5. A display case of company products from 1925 shows dozens of distinctly molded, individually-wrapped chocolates, hard caramels, and confections in a stunning range of shapes and colors. In the 1920s, the company sold Cioccolato del Pellegrino, Chocolat Egyptien (inspired by Talmone’s popular Cioccolato delle Piramidi), Lactina, Bébés Dessert, and more. Some 1920s cans of soluble cocoa powder that listed specialties of the house did not even mention gianduia. Caffarel S.p.A (ed.). Caffarel, 170 Anni: Avanti, Sempre Più Avanti (La Meravigliosa Storia del “Cioccolato d’Autore”). Caffarel S.p.A. 1996. P. 190, 193, 195.
6. Ministero dello Sviluppo Economico, Ufficio Italiano Brevetti e Marchi, Request No. 1936C999999 (Registration No. 54552). See also, Caffarel, 256. In 1934, the company had streamlined its name to Caffarel-Prochet S.A. (Bächstädt-Malan, 103).

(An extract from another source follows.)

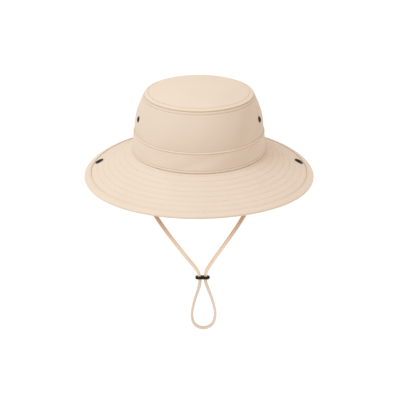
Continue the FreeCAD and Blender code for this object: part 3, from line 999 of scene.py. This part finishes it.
def binding_surface(angle, slant, depth):
    """Cloth folded round the edge, with a stitch row near its inner edge on both faces."""
    outside = (depth < -0.3 * MM) | (depth > BRIM_THICKNESS + 0.3 * MM)
    face = np.where(depth > BRIM_THICKNESS / 2, 1.0, -1.0)
    dip = 0.22 * MM * near(slant - BINDING_ROW, 0.7 * MM)
    out = np.clip((slant - BINDING_ROW) / (BRIM_WIDTH - BINDING_ROW), 0, 1)
    swell = 0.16 * MM * np.sin(math.pi * out)
    pull = 0.05 * MM * np.sin(angle * 190) * near(slant - BINDING_ROW, 2.4 * MM)
    return brim_point(angle, slant + 0 * depth, depth + face * outside * (swell - dip + pull))


def brim_sections():
    """The closed sections of the brim's layers, as (slant, depth) corners."""
    end = BRIM_WIDTH - 0.7 * MM
    fine = spread(-1.6 * MM, BINDING_START - 1 * MM, ROWS, 0.36 * MM, 1.9 * MM, 1.3 * MM)
    fine += list(np.linspace(BINDING_START, end, 7))
    coarse = list(np.linspace(end, -1.9 * MM, 46))
    upper = [(s, 0.0) for s in fine] + [(s, UPPER_PLY - 0.02 * MM) for s in coarse]
    lower = [(s, LOWER_TOP + 0.02 * MM) for s in reversed(coarse)]
    lower += [(s, BRIM_THICKNESS) for s in reversed(fine)]
    middle = [(s, 0.9 * MM) for s in reversed(coarse)] + [(s, 1.4 * MM) for s in coarse]
    skin = 0.65 * MM
    inner = BINDING_START
    top = [(inner + 0.4 * MM, 0.04 * MM), (inner + 0.18 * MM, -0.12 * MM),
           (inner + 0.06 * MM, -0.25 * MM), (inner + 0.02 * MM, -0.4 * MM),
           (inner + 0.12 * MM, -0.57 * MM), (inner + 0.4 * MM, -skin)]
    top += [(s, -skin) for s in spread(inner + 0.8 * MM, BRIM_WIDTH - 1.6 * MM, [BINDING_ROW])]
    top += [(BRIM_WIDTH - 0.9 * MM, -0.52 * MM), (BRIM_WIDTH - 0.4 * MM, -0.25 * MM),
            (BRIM_WIDTH - 0.12 * MM, 0.2 * MM)]
    turned = [(s, BRIM_THICKNESS - d) for s, d in reversed(top)]
    within = list(np.linspace(inner + 1.6 * MM, BRIM_WIDTH - 0.65 * MM, 7))
    inside = [(s, BRIM_THICKNESS) for s in within] + [(s, 0.0) for s in reversed(within)]
    binding = top + [(BRIM_WIDTH, BRIM_THICKNESS / 2)] + turned + inside
    return {"upper": (upper, upper_surface, BRIM_CLOTH),
            "interlining": (middle, plain_surface, FELT),
            "lower": (lower, lower_surface, BRIM_CLOTH),
            "binding": (binding, binding_surface, BRIM_CLOTH)}


def brim_normal(angle, slant):
    tilt = slope_at(angle, slant)
    normal = outward(angle) * np.sin(tilt)[..., None]
    normal[..., 2] = np.cos(tilt)
    return normal


def fold_line(side, forward):
    """The start and end of a quarter's bend, which runs out and towards the side's middle."""
    joint = next(j for j in frame["joints"] if j["name"] == f"{side}_brim_fold")
    point = Vector(joint["pos_m"])
    out = Vector((-joint["axis"][1], joint["axis"][0], 0))
    along = Vector((0, forward, 0))
    along -= out * along.dot(out)
    way = out * math.cos(FOLD_TURN) + along.normalized() * math.sin(FOLD_TURN)
    return point, point + way * FOLD_REACH


def make_brim():
    sections = brim_sections()
    for quarter, (start, end, side, forward) in QUARTERS.items():
        bend_start, bend_end = fold_line(side, forward)
        made = []
        for layer, (section, surface, material) in sections.items():
            piece = ring_piece(f"brim_{layer}_{quarter}", surface, section, material, start, end,
                               480 if layer == "interlining" else 720,
                               brim_painted_shade if layer in ("upper", "lower") else binding_painted_shade)
            fixed = quarter.split("_")[0] if layer == "binding" else "middle"
            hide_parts(f"brim_{layer}_{side}", f"brim_{layer}_{fixed}")
            made.append(piece)
        made.append(brim_stitches(quarter, start, end))
        for piece in made:
            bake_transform(piece)


# Painted shade on the brim: darker colour at the crown's foot, against the binding's inner edge and
# faintly along the stitch rows
def brim_painted_shade(slant, depth):
    return (0.3 * near(np.maximum(slant, 0), 0.6 * MM)
            + 0.8 * near(np.minimum(slant - BINDING_START, 0), 0.35 * MM)
            + 0.05 * near(thread_rows(slant, ROWS), 0.5 * MM))


# Painted shade on the binding: darker colour under the lip of its folded inner edge and along its
# stitch row
def binding_painted_shade(slant, depth):
    near_cloth = np.abs(depth - BRIM_THICKNESS / 2) < 1.45 * MM
    undercut = (slant < BINDING_START + 0.9 * MM) & near_cloth
    return 0.7 * undercut + 0.2 * near(slant - BINDING_ROW, 0.45 * MM)


def brim_stitches(quarter, start, end):
    rows = []
    for number, slant in enumerate(ROWS + [BINDING_ROW]):
        bound = slant == BINDING_ROW
        top = -0.6 * MM if bound else 0.0
        above, below = (binding_surface,) * 2 if bound else (upper_surface, lower_surface)
        for face, surface, depth, facing in (("top", above, top, 1),
                                             ("low", below, BRIM_THICKNESS - top, -1)):
            rows.append(row_round(f"row_{number}_{face}", surface, slant, depth, brim_normal,
                                  facing, BRIM_THREAD, start=start, end=end, lift=BRIM_LIFT,
                                  hole=BRIM_HOLE))
    return join(f"brim_stitches_{quarter}", rows)


# ---- snaps and eyelets

EYELETS = {"front": math.radians(-17.0), "rear": math.radians(34.5)}
EYELET_HEIGHT = 47.4 * MM


def mirrored(side, place, normal):
    """A placement on the wearer's left, or its mirror image on the right for side -1."""
    flip = Vector((side, 1, 1))
    return place_at(flip * Vector(place), (flip * Vector(normal)).normalized())


def wall_place(side, angle, z):
    """A placement on the wall's outer face, on one side of the hat."""
    angle, z = np.array(angle), np.array(z)
    return mirrored(side, wall_surface(angle, z, 0 * z), wall_normal(angle, z))


def snap_place(side):
    """A placement on the brim's upper face, where the snap is."""
    angle, slant = np.array(SNAP_ANGLE), np.array(SNAP_SLANT)
    return mirrored(side, brim_point(angle, slant, 0 * slant), brim_normal(angle, slant))


def in_mm(points):
    """A lathe profile of (radius, height) points, from millimetres."""
    return [(r * MM, h * MM) for r, h in points]


EYELET_PROFILE = in_mm([
    (2.1, 0.55), (2.2, 0.82), (2.5, 1.0), (3.0, 1.02), (3.6, 0.86), (4.0, 0.55), (4.12, 0.25),
    (4.05, 0.05), (3.6, 0.0), (2.75, -0.05), (2.68, -1.8), (2.1, -1.9), (2.06, -0.8)])
WASHER_PROFILE = in_mm([
    (2.72, -1.35), (4.0, -1.4), (4.1, -1.6), (3.9, -1.9), (3.2, -2.1), (2.6, -2.1),
    (2.45, -1.95), (2.65, -1.7)])
SOCKET_PROFILE = in_mm([
    (1.25, 0.62), (2.5, 0.64), (2.66, 0.9), (2.72, 1.15), (2.95, 1.3), (3.25, 1.22),
    (3.5, 0.98), (4.0, 0.86), (4.45, 0.96), (4.75, 1.25), (5.1, 1.52), (5.5, 1.54),
    (5.86, 1.3), (6.0, 0.9), (5.95, 0.4), (5.7, 0.16), (4.0, 0.12), (1.25, 0.14)])
CAP_PROFILE = in_mm([
    (0.0, -3.72), (2.2, -3.68), (4.0, -3.55), (5.2, -3.3), (5.8, -2.95), (6.0, -2.65),
    (5.85, -2.45), (1.2, -2.42), (1.18, 0.55), (0.0, 0.6)])
STUD_PROFILE = in_mm([
    (0.0, 1.45), (1.2, 1.42), (1.66, 1.24), (1.8, 1.02), (1.62, 0.8), (1.55, 0.6), (1.85, 0.46),
    (3.2, 0.47), (4.1, 0.42), (4.5, 0.28), (4.6, 0.14), (4.4, 0.05), (1.3, 0.07), (1.25, 0.4),
    (0.0, 0.42)])
POST_PROFILE = in_mm([
    (0.0, 0.38), (1.15, 0.36), (1.2, -1.5), (4.3, -1.5), (4.6, -1.62), (4.4, -1.85),
    (3.0, -1.95), (0.0, -1.98)])


def make_hardware():
    for name, side in SIDES.items():
        for end, angle in EYELETS.items():
            place = wall_place(side, angle, EYELET_HEIGHT)
            metal_piece(f"eyelet_{end}_{name}", EYELET_PROFILE, place, "hat")
            metal_piece(f"eyelet_washer_{end}_{name}", WASHER_PROFILE, place, "hat")
        place = wall_place(side, SNAP_ANGLE, STUD_HEIGHT)
        metal_piece(f"crown_snap_stud_{name}", STUD_PROFILE, place, "hat")
        metal_piece(f"crown_snap_post_{name}", POST_PROFILE, place, "hat")
        place, flap = snap_place(side), f"{name}_brim_side"
        metal_piece(f"brim_snap_socket_{name}", SOCKET_PROFILE, place, flap)
        metal_piece(f"brim_snap_cap_{name}", CAP_PROFILE, place, flap)


def metal_piece(node_name, profile, place, body):
    piece = lathe(f"{node_name}_metal", profile, place, BLACK_METAL)
    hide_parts(node_name)
    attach(piece, body)


# ---- studio

FLOOR_Z = -1.35
FLOOR_GLOW = 0.72
SKY = (0.97, 0.905, 0.85, 1)
KEY_PLACE = (-1.28, -1.07, 2.26)
KEY_SIZE = 1.2
KEY_POWER = 37
KEY_COLOUR = (0.82, 1.0, 1.16)


def make_studio():
    material, _, shader = new_material("floor")
    set_inputs(shader, Base_Color=(0.35, 0.35, 0.35, 1), Emission_Color=(1.0, 1.0, 1.0, 1),
               Emission_Strength=FLOOR_GLOW, Roughness=1.0, Specular_IOR_Level=0.0)
    bpy.ops.mesh.primitive_plane_add(size=40, location=(0, 0, FLOOR_Z))
    floor = bpy.context.object
    floor.name = "floor"
    floor.data.materials.append(material)
    world = bpy.data.worlds.new("studio")
    world.use_nodes = True
    set_inputs(world.node_tree.nodes["Background"], Color=SKY, Strength=1.0)
    bpy.context.scene.world = world
    make_key_light()
    bpy.context.scene.view_settings.view_transform = "Standard"


def make_key_light():
    light = bpy.data.lights.new("key", "AREA")
    light.size, light.energy, light.color = KEY_SIZE, KEY_POWER, KEY_COLOUR
    lamp = bpy.data.objects.new("key", light)
    lamp.location = KEY_PLACE
    lamp.rotation_euler = (-Vector(KEY_PLACE)).to_track_quat("-Z", "Y").to_euler()
    bpy.context.scene.collection.objects.link(lamp)


make_camera()
make_cord()
make_crown()
make_band()
make_lining()
make_brim()
make_hardware()
make_studio()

7. Caffarel, 349. The Trade Weeks display was not an isolated incident, but part of an extended campaign. Fifteen years later, the company produced a similar display for the Milan Trade Fair, complete with faux parchment, Gothic script, and virtually identical language describing the 1869 naming (Caffarel, 352).
8. Caffarel, 351.
9. A cynical mind might postulate deliberate historical distortion by Succ. Caffarel Prochet & Co. in the 1930s. For that to be the case, however, the company’s principals would have to possess a baseline knowledge of the historical facts. If they had such understanding, they concealed it well.
10. Caffarel, 254.
11. See Part 14.
12. Ministero dello Sviluppo Economico, Ufficio Italiano Brevetti e Marchi, Request No. MI2006C010285.
13. Ministero dello Sviluppo Economico, Ufficio Italiano Brevetti e Marchi, Request No. 1970CO40314.
14. It seems fitting that the most rigorous and candid examination of Caffarel history is a recent dissertation by Christian Bächstädt-Malan—son of Hans Bächstädt-Malan (former General Manager of Caffarel) and grandson of Walter Bächstädt. Through his mining of Caffarel records and archival sources in Turin, Luserna San Giovanni, and Torre Pellice, he knocked down a number of longstanding myths and provided the most complete picture, not only of Caffarel, but of any Piedmontese chocolate company.